3.5. The Competition between Vacancy and Cr or Vacancy and V Atoms

Figure 6 shows the sites of H and He atoms in bcc W near a vacancy after relaxation. The He atom occupies the original vacancy site, while the H atom position changes little. Our results agree with Lee’s [44] results. Here, H and He behavior near vacancies is explained energetically. Figure 7 and Figure 8 show the sites of H and He atoms in W near Cr and V atoms after relaxation. The effects of Cr and V on H and He are not obvious; the attraction between vacancies and He is stronger than that between Cr/V and He. There is no obvious attraction between H and vacancies or changes when vacancies and Cr/V are together. The effects of Cr and V on H and He behavior are not stronger than vacancies’ effects.
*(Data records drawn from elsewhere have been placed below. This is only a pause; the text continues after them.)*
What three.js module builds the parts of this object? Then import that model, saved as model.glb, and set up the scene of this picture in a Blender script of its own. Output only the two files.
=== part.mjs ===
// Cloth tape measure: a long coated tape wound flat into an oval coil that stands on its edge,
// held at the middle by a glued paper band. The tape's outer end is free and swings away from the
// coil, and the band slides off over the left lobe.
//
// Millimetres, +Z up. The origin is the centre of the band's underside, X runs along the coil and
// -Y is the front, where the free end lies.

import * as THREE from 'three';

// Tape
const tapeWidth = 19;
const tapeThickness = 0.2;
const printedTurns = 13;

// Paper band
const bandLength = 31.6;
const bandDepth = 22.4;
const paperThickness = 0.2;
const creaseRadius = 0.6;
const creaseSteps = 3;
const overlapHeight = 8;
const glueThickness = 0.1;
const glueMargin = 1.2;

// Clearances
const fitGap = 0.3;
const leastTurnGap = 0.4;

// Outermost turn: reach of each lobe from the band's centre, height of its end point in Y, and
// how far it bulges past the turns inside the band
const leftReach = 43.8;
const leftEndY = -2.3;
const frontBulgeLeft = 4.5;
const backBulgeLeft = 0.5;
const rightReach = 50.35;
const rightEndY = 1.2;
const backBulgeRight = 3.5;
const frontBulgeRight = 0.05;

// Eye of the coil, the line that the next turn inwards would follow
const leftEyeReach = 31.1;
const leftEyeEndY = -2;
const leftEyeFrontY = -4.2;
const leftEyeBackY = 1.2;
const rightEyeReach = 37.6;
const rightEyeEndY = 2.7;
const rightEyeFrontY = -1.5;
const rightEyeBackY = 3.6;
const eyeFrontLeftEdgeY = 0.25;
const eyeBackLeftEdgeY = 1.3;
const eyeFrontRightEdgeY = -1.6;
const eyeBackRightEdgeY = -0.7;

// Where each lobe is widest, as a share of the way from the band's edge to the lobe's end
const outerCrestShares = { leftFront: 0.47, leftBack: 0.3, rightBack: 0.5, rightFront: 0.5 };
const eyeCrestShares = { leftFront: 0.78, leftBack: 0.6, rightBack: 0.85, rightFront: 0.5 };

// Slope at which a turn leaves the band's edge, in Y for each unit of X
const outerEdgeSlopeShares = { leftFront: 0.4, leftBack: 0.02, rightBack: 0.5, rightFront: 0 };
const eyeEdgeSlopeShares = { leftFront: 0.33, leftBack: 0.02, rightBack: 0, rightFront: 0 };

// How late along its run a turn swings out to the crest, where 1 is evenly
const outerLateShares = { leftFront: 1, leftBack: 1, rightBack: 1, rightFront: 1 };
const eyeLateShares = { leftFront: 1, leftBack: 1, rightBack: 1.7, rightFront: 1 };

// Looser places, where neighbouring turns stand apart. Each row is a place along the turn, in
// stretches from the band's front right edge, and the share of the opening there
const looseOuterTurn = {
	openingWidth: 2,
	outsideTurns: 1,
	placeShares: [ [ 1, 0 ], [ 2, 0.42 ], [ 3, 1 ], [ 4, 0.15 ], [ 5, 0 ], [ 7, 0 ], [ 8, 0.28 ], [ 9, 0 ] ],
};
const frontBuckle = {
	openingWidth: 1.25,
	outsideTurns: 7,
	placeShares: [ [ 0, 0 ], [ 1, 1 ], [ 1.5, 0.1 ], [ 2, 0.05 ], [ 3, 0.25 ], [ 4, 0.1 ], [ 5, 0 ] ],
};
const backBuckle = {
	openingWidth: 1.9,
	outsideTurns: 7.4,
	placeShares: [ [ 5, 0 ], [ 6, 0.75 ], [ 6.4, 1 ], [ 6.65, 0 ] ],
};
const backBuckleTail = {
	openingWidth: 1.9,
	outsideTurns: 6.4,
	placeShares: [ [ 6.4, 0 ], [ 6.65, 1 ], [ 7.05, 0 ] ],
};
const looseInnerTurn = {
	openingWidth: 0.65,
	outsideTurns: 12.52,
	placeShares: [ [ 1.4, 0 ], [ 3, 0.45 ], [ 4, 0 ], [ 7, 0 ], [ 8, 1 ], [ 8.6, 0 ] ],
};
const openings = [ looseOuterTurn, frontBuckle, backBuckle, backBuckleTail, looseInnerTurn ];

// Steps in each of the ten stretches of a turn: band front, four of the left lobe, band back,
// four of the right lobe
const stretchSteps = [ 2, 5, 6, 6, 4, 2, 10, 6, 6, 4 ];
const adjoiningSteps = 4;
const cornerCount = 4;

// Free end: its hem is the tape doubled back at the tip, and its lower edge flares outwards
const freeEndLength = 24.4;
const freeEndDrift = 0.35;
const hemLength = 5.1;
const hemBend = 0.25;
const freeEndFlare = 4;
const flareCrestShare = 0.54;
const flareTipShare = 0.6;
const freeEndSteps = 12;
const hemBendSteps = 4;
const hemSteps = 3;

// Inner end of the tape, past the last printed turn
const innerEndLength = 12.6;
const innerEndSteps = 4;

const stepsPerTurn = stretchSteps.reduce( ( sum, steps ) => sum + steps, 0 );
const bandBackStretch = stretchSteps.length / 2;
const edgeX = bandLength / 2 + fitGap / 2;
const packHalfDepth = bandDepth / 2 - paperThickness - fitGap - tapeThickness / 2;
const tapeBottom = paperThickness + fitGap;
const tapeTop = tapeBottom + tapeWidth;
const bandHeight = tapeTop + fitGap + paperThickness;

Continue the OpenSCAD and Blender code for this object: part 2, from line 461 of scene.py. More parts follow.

These results show vacancies can dilute the effects of Cr and V on H and He in W.

4. Conclusions

This study investigated the effect of chrome and vanadium on the behavior of hydrogen and helium in tungsten using first-principles calculations. The results show that both elements can enhance the trapping of hydrogen and helium but through different mechanisms. Chrome affects the formation energy and binding strength of hydrogen–vacancy complexes, while vanadium affects the migration barrier and binding energy of helium–vacancy complexes. It should be noted that this study is preliminary, and, as such, there is room for more systematic research in the future. Further experimental validation is needed to confirm these theoretical predictions. In addition, future research could explore other alloying elements or dopants that can further enhance the trapping or diffusion properties of hydrogen and helium in tungsten. Overall, this study contributes to our understanding of the fundamental processes that govern radiation damage in materials and provides guidance for developing more durable materials for nuclear energy applications.